Silver rate today: Silver prices recovered over 3% on Friday, March 20, after 3 sessions of losses on the back of a softer dollar. However, the white metal was headed for a weekly decline weighed down by a hawkish US Federal Reserve stance that has reduced expectations of near-term rate cuts. The decision to hold rates steady comes amid rising crude oil prices, which are adding to inflationary pressures.
On MCX, silver price advanced 3.7% or over ₹8,500 to ₹2,40,000 per kg. Meanwhile, MCX gold price also added 2.3% or around ₹2,350 to ₹1,48,302 per 10 gram.
Spot silver gained 0.1% to $73 per ounce. Spot gold firmed 0.2% to $4,657.50 per ounce as of 0112 GMT. Bullion has lost more than 7% so far this week. U.S. gold futures for April delivery rose 1.1% to $4,657.90.
Spot platinum rose 0.1% at $1,972.80 and palladium added 0.4% to $1,452.21.
What’s driving the price?
The US dollar pulled back from multi-month highs this week as surging energy prices disrupted expectations for global interest rates, leaving the US Federal Reserve as the only major central bank not expected to raise rates this year.

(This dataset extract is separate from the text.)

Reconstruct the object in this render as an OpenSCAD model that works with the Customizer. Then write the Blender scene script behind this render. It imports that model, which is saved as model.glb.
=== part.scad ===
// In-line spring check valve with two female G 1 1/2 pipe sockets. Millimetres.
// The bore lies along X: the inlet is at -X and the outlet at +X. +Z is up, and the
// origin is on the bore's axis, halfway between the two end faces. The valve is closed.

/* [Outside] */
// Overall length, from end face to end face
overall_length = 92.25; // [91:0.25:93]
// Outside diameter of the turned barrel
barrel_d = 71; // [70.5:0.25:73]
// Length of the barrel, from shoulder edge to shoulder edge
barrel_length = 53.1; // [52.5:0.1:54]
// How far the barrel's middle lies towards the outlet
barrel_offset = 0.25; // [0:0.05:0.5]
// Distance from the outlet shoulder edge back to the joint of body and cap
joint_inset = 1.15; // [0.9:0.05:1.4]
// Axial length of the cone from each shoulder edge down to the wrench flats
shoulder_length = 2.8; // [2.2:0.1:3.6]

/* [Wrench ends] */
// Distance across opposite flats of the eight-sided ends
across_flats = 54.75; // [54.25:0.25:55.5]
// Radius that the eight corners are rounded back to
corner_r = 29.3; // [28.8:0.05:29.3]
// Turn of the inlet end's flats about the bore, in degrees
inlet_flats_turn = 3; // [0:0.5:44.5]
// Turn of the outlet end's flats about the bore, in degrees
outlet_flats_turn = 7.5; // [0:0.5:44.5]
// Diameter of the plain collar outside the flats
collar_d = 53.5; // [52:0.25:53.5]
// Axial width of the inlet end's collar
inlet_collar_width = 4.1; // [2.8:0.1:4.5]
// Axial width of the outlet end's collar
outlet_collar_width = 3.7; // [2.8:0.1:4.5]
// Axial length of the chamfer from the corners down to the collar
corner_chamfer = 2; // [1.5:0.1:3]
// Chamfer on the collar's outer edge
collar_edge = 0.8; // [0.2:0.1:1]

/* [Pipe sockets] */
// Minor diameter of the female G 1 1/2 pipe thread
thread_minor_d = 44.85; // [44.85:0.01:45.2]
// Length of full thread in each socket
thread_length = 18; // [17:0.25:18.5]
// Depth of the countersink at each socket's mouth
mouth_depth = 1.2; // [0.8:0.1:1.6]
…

Prior to the escalation of the U.S.-Israeli conflict with Iran in late February, markets had been pricing in two rate cuts from the Fed this year. However, those expectations have now shifted significantly, with even a single rate cut appearing increasingly unlikely.

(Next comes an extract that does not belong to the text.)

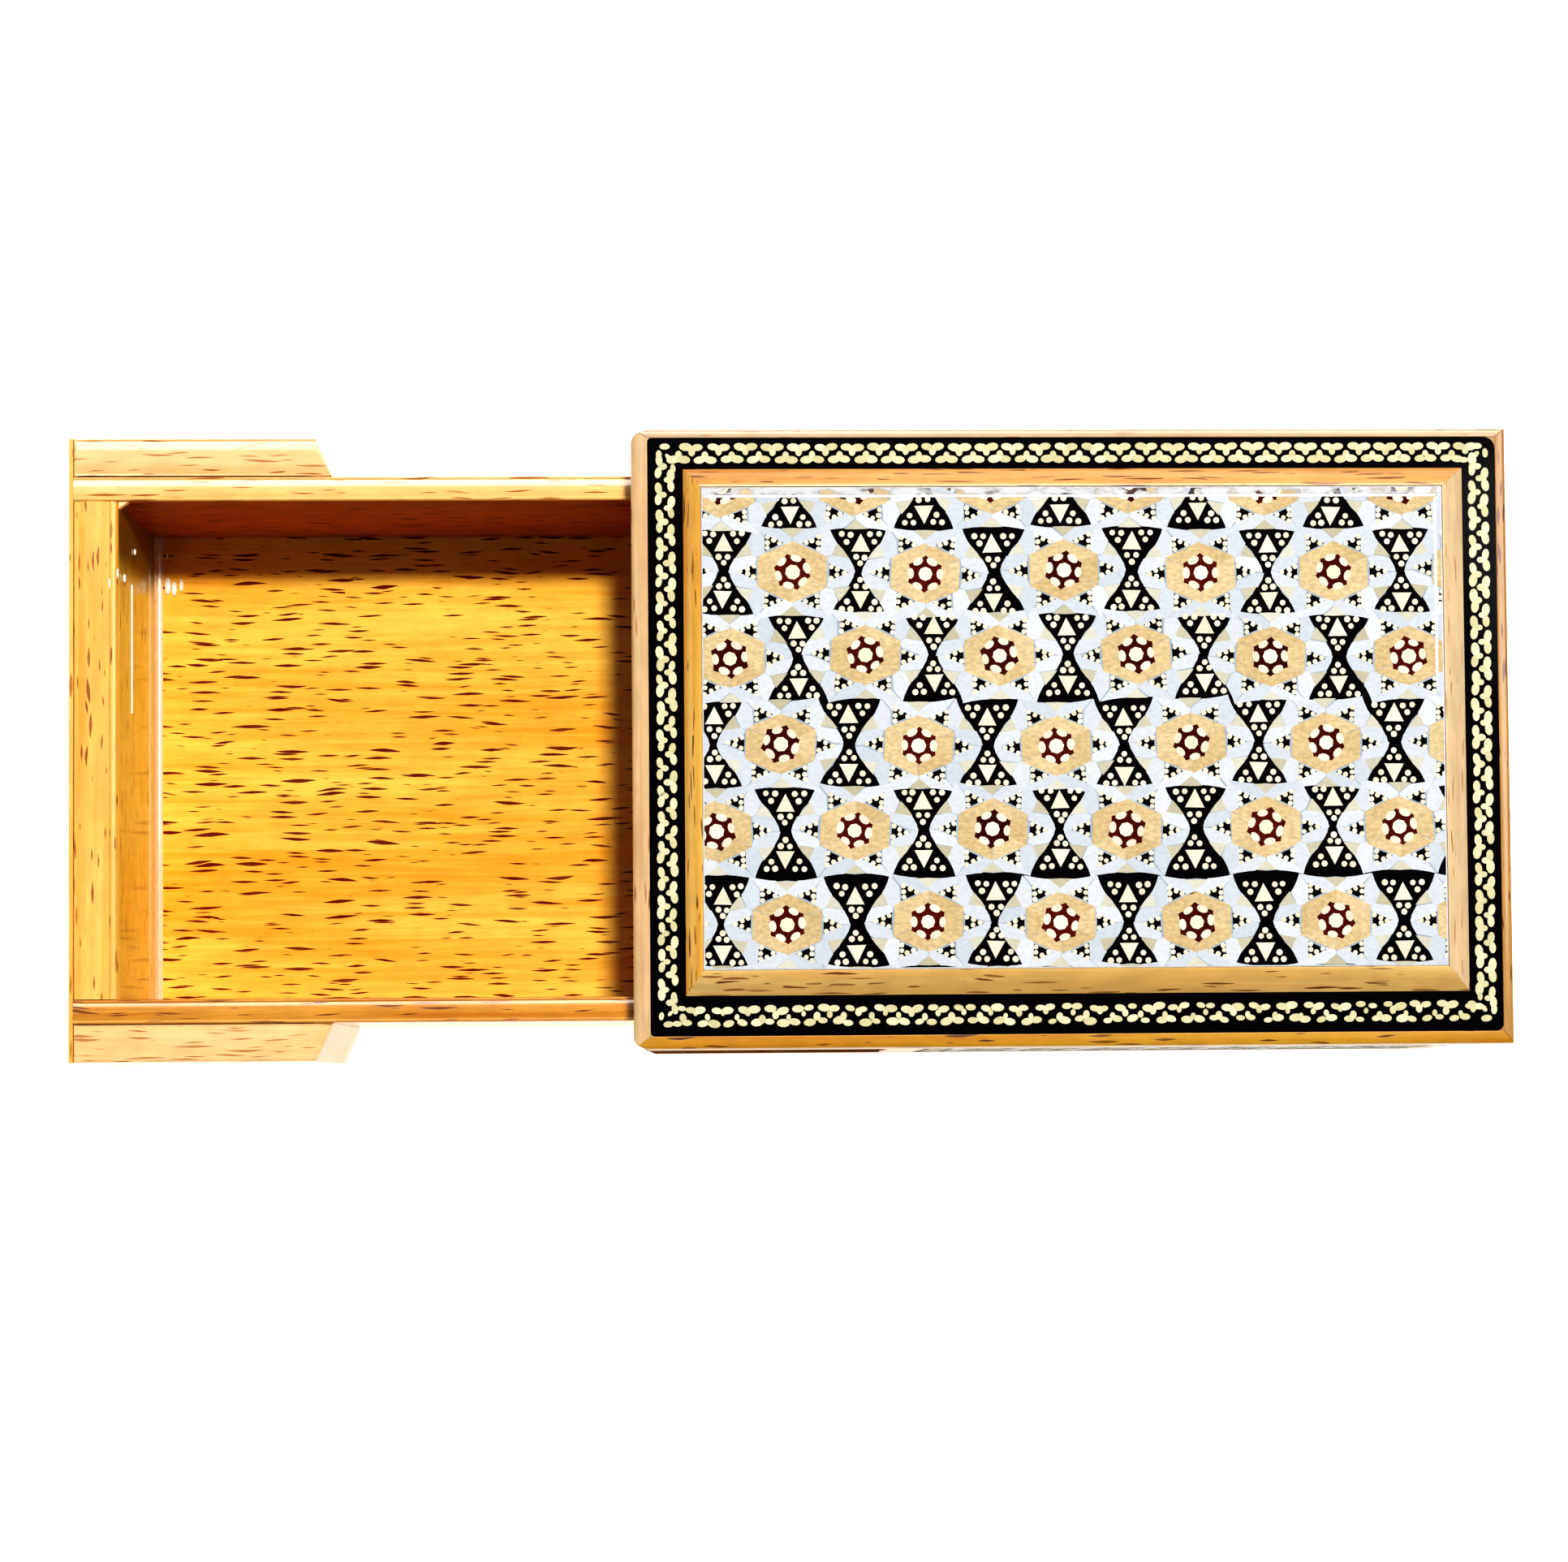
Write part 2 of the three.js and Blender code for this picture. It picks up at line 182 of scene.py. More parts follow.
# Camera: almost straight down, a little in front of the middle
cameraLook = {
    "place": (-45.6, -46.0, 361.5),
    "turn": (1.73, -1.33, -0.44),  # degrees
    "lens": 57.3,
    "sensor": 36,
    "shift": 0.15,  # the view runs more upwards than downwards from the lens axis
}


def addCamera(look):
    deselectAll()
    place = [value * mm for value in look["place"]]
    turn = [math.radians(angle) for angle in look["turn"]]
    bpy.ops.object.camera_add(location=place, rotation=turn)
    camera = bpy.context.object
    camera.name = "studio_camera"
    camera.data.lens = look["lens"]
    camera.data.sensor_width = look["sensor"]
    camera.data.shift_y = look["shift"]
    bpy.context.scene.camera = camera


addCamera(cameraLook)
print("camera ready")

# Studio: a white floor, a pale room and soft lamps
studioLook = {
    "floorSize": 30000,
    "floorColour": (0.93, 0.93, 0.93, 1),
    "floorRoughness": 0.9,
    "floorSheen": 0.1,
    "floorGlow": 0.68,
    "roomColour": (1, 0.99, 0.975, 1),
    "roomStrength": 0.1,
    "backdropStrength": 1.0,  # the same wall where the camera looks straight at it
}
lamps = [
    # name, place, size across and down, watts, colour, lights the wood, shows in gloss
    ("key_lamp", (130, 374, 1220), (130, 130), 13.2, (1, 0.985, 0.95), True, False),
    ("window_card", (310, 380, 900), (200, 200), 0.12, (1, 1, 1), True, True),
    ("long_window", (-30, 820, 1000), (1100, 800), 20, (1, 1, 1), False, True),
    ("side_window", (575, 222, 1000), (290, 420), 2.8, (1, 1, 1), False, True),
]


def addFloor(look):
    deselectAll()
    bpy.ops.mesh.primitive_plane_add(size=look["floorSize"] * mm, location=(0, 0, 0))
    floor = bpy.context.object
    floor.name = "studio_floor"
    material, tree, shader = newMaterial("floor_paper")
    feed(tree, shader, {
        "Base Color": look["floorColour"],
        "Roughness": look["floorRoughness"],
        "Specular IOR Level": look["floorSheen"],
        "Emission Color": white,
        "Emission Strength": look["floorGlow"],
    })
    floor.data.materials.append(material)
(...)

Meanwhile, crude oil prices fell from previous session but remained above $105 per barrel after briefly spiking to $119 on Thursday, following fresh attacks by Iran on key energy targets across the Middle East.

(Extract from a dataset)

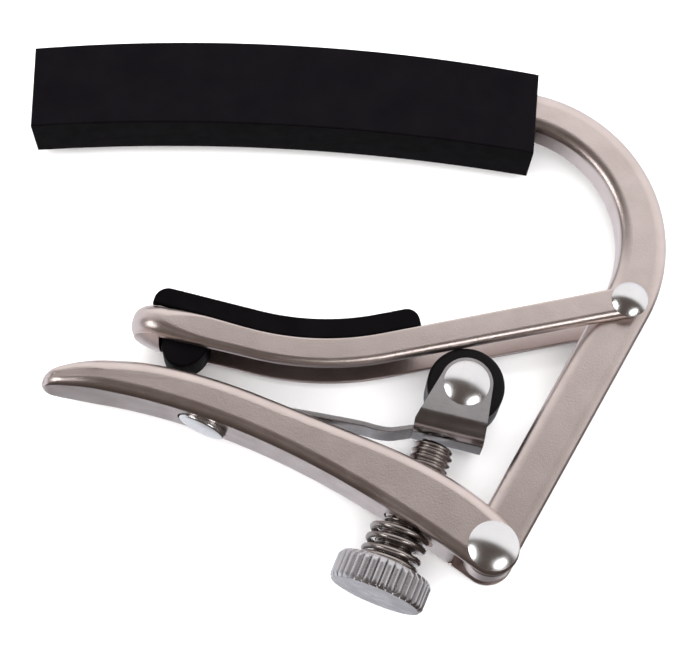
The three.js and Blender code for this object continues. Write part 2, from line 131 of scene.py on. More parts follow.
def shallow_arc(start, end, radius, count=40):
    half = math.asin(math.dist(start, end) / 2 / radius)
    points = []
    for i in range(count + 1):
        a = half * (2 * i / count - 1)
        share = (math.sin(a) / math.sin(half) + 1) / 2
        lift = radius * (math.cos(a) - math.cos(half))
        points.append((start[0] + (end[0] - start[0]) * share,
                       start[1] + (end[1] - start[1]) * share + lift))
    return points


def lerp(a, b, t):
    return a + (b - a) * min(1.0, max(0.0, t))


# ------------------------------------------------------------------ meshes


def mesh_from(name, verts, faces):
    mesh = bpy.data.meshes.new(name)
    mesh.from_pydata([PIVOT + Vector(v) * MM for v in verts], [], faces)
    work = bmesh.new()
    work.from_mesh(mesh)
    bmesh.ops.remove_doubles(work, verts=work.verts, dist=1e-7)
    bmesh.ops.recalc_face_normals(work, faces=work.faces)
    work.to_mesh(mesh)
    work.free()
    piece = bpy.data.objects.new(name, mesh)
    bpy.context.scene.collection.objects.link(piece)
    return piece


def ring_faces(rings, count):
    """The four-sided faces between rings of the same number of points."""
    faces = []
    for i in range(rings - 1):
        for j in range(count):
            a, b = i * count + j, i * count + (j + 1) % count
            faces.append((a, b, b + count, a + count))
    return faces


def capped_rings(rings, count):
    """The faces between rings, with a face over the first ring and one over the last."""
    last = (rings - 1) * count
    return ring_faces(rings, count) + [tuple(range(count)), tuple(last + j for j in range(count))]


def rounded_plate(outline, half, radius, steps=5, spread=1.0):
    """A flat piece with rounded long edges; half depth and radius may vary with the point.

    A spread over 1 draws the rounding further in over the face, which crowns it.
    """
    count = len(outline)
    depth = half if callable(half) else lambda p: half
    rounding = radius if callable(radius) else lambda p: radius
    normals = []
    for i, (x, y) in enumerate(outline):
        bx, by = outline[i - 1]
        ax, ay = outline[(i + 1) % count]
        before = Vector((x - bx, y - by)).normalized()
        after = Vector((ax - x, ay - y)).normalized()
        along = (before + after).normalized()
        normals.append(Vector((along.y, -along.x)) / max(0.5, along.dot(after)))
    verts = []
    rings = [(k, -1) for k in range(steps + 1)] + [(k, 1) for k in range(steps, -1, -1)]
    for k, side in rings:
        a = math.pi / 2 * k / steps
        for (x, y), normal in zip(outline, normals):
            r = rounding((x, y))
            inset = r * spread * (1 - math.sin(a))
            z = side * (depth((x, y)) - r * (1 - math.cos(a)))
            verts.append((x - normal.x * inset, y - normal.y * inset, z))
    faces = ring_faces(len(rings), count)
    faces.append(tuple(range(count - 1, -1, -1)))
    last = (len(rings) - 1) * count
    faces.append(tuple(last + i for i in range(count)))
    return verts, faces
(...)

Tensions are likely to ease as US President Donald Trump urged Israel to avoid additional strikes on Iran’s natural gas infrastructure, after a series of retaliatory attacks on energy facilities triggered a sharp surge in prices and intensified the ongoing U.S.-Israeli conflict with Iran.
However, Iran’s military described the strikes on its energy infrastructure as a “new stage in the war,” signalling a broader escalation and vowing to target energy assets linked to the United States.
Meanwhile, the continued disruption and effective closure of the Strait of Hormuz kept crude prices elevated, fuelling inflationary pressures globally by raising transportation and manufacturing costs. While higher inflation typically supports gold as a hedge, elevated interest rates tend to limit demand for the non-yielding asset.
Across global markets, most major developed market central banks opted to keep interest rates unchanged this week, while indicating they remain prepared to tighten policy further if the energy-driven inflation shock persists.
Technical Triggers
Renisha Chainani, Head of Research at Augmont, said gold has approached its key support level of $4,850 (around ₹1,52,000) and is likely to consolidate near current levels.
She added that silver is currently testing an important support zone at $75 (around ₹2,50,000), and a breach below this level could trigger further downside, with prices potentially slipping towards the $72–70 range (around ₹2,35,000– ₹2,30,000).